В дверь тихо постучали, затем она медленно приоткрылась, и в каюту протиснулся мальчик лет десяти, который из-за худобы казался младше своего возраста. Его бледное, но чистое лицо было крайне напряжено и выражало, как мне показалось, немалый испуг. Одет он был, как все дети тяжелых военных лет, в никудышные обноски, а из дырки в правом стоптанном башмаке торчал большой палец, рыжие вьющиеся волосы были не чесаны и спутались в один большой завиток.

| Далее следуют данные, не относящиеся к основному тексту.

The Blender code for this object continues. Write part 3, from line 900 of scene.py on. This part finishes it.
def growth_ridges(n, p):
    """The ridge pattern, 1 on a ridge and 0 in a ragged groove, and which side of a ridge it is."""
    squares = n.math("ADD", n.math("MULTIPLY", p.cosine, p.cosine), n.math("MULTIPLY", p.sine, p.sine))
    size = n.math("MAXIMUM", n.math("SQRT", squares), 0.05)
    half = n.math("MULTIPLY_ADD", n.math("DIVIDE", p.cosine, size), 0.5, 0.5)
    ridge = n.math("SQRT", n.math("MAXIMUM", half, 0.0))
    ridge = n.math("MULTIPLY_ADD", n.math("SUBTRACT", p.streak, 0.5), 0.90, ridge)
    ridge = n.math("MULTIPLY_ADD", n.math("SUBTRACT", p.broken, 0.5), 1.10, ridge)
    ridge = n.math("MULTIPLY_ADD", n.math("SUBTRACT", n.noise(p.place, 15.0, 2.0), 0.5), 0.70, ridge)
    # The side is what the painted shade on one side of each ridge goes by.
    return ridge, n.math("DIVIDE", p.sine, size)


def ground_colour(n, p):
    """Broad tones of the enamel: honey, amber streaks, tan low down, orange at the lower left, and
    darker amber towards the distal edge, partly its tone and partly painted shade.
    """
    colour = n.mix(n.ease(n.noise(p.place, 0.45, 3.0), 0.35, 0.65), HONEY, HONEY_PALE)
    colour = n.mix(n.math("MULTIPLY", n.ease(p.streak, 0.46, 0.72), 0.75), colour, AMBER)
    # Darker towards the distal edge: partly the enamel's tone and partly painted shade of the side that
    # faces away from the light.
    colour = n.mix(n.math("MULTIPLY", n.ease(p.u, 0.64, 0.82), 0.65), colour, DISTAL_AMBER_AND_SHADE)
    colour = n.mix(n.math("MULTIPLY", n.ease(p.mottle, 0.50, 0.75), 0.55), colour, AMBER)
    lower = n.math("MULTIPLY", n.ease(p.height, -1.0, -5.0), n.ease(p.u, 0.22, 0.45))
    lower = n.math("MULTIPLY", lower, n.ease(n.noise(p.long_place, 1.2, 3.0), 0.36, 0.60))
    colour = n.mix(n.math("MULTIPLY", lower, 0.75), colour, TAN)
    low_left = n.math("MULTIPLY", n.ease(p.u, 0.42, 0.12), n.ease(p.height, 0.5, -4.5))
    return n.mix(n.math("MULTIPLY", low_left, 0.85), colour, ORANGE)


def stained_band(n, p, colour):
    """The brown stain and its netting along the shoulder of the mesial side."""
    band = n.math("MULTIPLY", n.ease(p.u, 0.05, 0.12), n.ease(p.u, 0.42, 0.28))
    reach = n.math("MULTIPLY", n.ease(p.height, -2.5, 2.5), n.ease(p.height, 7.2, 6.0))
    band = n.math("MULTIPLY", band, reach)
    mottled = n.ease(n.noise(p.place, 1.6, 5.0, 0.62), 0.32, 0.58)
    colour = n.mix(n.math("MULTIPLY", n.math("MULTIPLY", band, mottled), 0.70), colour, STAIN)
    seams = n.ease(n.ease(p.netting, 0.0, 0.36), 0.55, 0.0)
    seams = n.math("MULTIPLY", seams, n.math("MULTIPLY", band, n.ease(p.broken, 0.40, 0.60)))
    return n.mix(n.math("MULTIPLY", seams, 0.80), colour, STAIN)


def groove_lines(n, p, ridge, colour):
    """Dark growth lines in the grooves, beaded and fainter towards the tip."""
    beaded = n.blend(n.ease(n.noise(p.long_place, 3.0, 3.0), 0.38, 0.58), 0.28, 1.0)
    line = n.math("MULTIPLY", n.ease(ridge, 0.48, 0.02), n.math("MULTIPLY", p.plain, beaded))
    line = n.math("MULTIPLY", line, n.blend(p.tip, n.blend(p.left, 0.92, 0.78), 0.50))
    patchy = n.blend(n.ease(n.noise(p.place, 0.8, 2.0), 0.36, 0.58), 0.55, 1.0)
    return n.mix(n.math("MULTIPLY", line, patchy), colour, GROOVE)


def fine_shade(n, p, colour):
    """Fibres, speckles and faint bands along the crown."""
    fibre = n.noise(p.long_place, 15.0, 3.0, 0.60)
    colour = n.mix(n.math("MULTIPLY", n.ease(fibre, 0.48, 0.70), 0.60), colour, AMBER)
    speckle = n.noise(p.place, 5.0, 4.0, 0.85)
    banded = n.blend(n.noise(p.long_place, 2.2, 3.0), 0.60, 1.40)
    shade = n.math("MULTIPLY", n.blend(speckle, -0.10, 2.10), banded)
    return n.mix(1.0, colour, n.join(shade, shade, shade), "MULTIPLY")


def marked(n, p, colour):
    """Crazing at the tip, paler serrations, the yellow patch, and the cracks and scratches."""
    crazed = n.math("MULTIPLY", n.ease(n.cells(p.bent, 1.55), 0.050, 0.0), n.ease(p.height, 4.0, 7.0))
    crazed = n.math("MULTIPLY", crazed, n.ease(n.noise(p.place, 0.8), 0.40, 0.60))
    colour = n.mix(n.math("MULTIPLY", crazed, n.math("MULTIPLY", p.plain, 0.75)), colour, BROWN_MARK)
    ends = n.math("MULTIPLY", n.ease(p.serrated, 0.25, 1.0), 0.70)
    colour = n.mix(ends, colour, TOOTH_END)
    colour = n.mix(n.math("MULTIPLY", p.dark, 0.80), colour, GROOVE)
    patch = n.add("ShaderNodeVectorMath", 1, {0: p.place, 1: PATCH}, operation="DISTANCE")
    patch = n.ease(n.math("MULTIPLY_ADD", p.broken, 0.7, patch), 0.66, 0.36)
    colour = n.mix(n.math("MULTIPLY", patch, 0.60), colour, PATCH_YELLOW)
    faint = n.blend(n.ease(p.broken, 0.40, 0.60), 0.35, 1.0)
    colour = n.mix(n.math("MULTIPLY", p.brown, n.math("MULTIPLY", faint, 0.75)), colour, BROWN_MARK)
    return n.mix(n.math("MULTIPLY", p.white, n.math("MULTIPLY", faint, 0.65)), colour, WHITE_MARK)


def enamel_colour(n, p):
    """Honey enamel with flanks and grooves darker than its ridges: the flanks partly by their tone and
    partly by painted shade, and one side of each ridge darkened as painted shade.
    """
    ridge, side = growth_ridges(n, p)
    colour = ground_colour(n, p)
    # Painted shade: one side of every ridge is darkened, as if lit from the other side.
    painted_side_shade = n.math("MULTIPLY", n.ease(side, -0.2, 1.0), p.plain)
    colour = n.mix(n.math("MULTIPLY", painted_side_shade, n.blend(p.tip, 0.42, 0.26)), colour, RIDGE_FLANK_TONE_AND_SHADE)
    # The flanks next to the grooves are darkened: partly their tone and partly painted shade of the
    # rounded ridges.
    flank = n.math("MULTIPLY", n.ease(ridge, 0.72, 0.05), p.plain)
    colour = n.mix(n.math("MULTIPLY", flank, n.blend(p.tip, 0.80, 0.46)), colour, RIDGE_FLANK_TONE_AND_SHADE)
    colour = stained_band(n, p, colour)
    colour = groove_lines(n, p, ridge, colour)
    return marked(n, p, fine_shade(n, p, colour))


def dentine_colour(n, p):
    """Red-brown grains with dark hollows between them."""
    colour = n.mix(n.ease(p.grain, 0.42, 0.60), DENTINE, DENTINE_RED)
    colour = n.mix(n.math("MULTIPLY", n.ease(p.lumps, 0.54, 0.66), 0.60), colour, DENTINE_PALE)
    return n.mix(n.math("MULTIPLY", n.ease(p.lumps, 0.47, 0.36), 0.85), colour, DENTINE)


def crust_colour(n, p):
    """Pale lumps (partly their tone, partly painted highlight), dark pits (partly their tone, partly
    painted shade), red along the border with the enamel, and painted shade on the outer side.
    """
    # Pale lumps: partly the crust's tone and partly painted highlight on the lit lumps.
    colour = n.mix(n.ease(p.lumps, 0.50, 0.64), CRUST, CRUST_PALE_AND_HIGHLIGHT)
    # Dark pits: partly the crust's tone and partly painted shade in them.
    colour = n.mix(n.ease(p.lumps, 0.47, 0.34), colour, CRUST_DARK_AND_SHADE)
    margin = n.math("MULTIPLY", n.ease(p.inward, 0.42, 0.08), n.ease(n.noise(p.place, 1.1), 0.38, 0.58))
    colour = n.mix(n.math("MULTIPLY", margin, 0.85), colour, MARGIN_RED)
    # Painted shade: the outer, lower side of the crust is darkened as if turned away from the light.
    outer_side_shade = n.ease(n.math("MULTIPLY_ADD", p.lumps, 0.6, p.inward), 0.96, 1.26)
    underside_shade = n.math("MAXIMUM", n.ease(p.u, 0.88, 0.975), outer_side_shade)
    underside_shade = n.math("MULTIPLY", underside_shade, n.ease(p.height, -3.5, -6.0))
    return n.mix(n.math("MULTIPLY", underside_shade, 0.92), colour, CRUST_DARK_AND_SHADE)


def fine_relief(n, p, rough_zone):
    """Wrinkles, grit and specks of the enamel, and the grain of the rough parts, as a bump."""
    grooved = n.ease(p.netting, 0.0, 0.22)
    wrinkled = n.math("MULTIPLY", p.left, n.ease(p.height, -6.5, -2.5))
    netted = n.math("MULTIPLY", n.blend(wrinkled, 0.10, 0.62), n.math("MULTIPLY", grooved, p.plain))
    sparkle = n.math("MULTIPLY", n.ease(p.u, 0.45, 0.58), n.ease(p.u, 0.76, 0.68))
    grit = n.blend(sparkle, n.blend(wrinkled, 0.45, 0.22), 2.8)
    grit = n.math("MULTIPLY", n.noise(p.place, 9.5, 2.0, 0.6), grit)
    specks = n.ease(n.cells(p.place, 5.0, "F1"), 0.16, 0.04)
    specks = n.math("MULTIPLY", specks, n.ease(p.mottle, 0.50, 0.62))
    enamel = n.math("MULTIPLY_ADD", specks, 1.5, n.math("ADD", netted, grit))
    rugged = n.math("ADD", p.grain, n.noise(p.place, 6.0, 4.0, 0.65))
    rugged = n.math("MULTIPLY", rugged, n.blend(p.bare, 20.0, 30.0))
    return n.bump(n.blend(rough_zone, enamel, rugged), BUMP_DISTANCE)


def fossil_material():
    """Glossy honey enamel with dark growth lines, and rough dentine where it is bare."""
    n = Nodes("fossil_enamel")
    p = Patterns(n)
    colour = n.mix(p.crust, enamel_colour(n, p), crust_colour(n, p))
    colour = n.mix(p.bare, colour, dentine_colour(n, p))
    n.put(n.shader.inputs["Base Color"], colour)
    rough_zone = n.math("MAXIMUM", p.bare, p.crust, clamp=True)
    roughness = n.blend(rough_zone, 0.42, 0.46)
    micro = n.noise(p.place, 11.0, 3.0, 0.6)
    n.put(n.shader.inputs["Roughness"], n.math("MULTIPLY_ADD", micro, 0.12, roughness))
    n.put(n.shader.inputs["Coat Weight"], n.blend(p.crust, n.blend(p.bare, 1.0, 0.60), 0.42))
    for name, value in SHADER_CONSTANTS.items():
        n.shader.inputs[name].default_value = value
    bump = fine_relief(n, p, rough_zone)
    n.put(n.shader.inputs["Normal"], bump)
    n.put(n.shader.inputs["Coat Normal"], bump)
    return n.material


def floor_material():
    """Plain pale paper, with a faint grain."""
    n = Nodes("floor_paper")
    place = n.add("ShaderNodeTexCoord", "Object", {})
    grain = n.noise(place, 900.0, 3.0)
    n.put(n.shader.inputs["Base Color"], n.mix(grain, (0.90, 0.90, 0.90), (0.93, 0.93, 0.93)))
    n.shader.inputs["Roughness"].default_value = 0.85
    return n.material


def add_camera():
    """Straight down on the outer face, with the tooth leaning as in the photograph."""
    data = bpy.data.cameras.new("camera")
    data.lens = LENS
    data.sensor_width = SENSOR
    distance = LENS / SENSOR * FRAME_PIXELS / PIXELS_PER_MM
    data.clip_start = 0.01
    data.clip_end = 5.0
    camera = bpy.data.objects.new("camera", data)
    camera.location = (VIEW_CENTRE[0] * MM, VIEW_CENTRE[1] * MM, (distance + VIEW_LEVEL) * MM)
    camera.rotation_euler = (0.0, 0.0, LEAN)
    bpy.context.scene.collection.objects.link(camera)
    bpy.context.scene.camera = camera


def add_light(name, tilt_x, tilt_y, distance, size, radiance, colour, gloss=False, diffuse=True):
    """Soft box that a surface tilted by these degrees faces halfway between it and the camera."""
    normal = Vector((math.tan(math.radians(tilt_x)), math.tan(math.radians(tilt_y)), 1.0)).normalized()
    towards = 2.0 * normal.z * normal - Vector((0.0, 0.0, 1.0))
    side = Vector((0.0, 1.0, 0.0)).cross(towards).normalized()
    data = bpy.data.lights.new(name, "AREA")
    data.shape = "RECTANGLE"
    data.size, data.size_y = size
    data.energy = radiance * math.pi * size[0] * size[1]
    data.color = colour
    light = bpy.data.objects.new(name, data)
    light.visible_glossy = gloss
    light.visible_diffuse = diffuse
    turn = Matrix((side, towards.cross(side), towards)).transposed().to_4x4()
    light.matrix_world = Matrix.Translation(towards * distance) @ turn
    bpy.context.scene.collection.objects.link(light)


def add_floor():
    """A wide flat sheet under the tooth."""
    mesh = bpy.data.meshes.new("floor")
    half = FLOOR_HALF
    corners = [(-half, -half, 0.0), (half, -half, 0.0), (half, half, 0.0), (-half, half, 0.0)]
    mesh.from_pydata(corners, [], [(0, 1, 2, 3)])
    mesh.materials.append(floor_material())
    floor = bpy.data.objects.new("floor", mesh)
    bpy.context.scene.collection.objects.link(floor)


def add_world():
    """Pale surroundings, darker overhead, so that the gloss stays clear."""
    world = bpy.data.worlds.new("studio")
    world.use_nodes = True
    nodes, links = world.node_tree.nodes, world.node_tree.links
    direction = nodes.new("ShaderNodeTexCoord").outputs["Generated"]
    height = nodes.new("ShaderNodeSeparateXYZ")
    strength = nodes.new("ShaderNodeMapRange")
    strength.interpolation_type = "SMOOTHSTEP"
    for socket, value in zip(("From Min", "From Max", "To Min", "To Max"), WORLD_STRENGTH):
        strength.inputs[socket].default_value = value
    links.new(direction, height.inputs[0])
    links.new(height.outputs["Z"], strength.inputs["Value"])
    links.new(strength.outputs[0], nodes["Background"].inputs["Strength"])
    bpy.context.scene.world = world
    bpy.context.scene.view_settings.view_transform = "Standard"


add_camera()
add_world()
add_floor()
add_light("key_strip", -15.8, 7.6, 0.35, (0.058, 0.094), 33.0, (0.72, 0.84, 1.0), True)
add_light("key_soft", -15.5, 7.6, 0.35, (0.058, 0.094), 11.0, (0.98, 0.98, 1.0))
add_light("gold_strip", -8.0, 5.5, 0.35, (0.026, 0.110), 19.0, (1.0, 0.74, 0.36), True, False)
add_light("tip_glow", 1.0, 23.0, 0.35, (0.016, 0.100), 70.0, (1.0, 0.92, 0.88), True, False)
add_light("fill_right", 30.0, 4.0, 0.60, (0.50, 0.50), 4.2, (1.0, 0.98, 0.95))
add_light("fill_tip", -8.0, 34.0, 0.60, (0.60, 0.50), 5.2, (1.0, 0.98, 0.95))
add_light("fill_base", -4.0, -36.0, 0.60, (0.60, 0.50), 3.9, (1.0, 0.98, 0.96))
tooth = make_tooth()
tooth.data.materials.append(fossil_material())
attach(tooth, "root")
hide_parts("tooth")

— Здравствуйте, — скорее прошептал, чем произнес мальчик и потупил свой не по возрасту серьезный взгляд.
Он оставался недвижим и только дрожащими пальцами беспокойно перебирал грязный старый картуз. Из-под редких ресниц на нас выжидающе смотрели грустные темные глаза. Я решил первым начать разговор и сказал:
— Я знаю, зачем ты к нам пожаловал, не стесняйся, чувствуй себя хоть и на корабле, но как дома. Присядь, пожалуйста.
Егоров и Белохвостое подвинулись, освобождая место для мальчика. Он присел на край дивана и продолжал исподлобья наблюдать за нами.
— Расскажи нам, Гена, о себе и о своих родителях. Что тебя заставило обратиться к нам?
Из непродолжительного и сбивчивого рассказа мы узнали его горькую судьбу. Он родился и до войны жил в Севастополе. Отец был военным летчиком, летал на морских самолетах МБР-2. Летом 1941 года он погиб в неравном бою с фашистскими стервятниками, и тогда его мать покинула Севастополь и поехала с Геной к бабушке, которая жила под Свердловском. Доехал до бабушки один Гена — в пути поезд разбомбила немецкая авиация, и мать погибла. Бабушка была старая, прокормить его не могла, вот и двинул он куда глаза глядят в поисках хлеба насущного, как это делали многие дети грозного, тяжелого военного времени.
Посоветовавшись с командой и Павлом Николаевичем Замятиным (теперь уже заместителем командира дивизиона по политической части), мы взяли Гену в свой боевой коллектив. К вечеру его было не узнать: на нем складно сидела новая морская форма, тщательно подогнанная умелыми матросскими руками. Мы решили взять его в поход в качестве юнги и приписали к четвертому отсеку.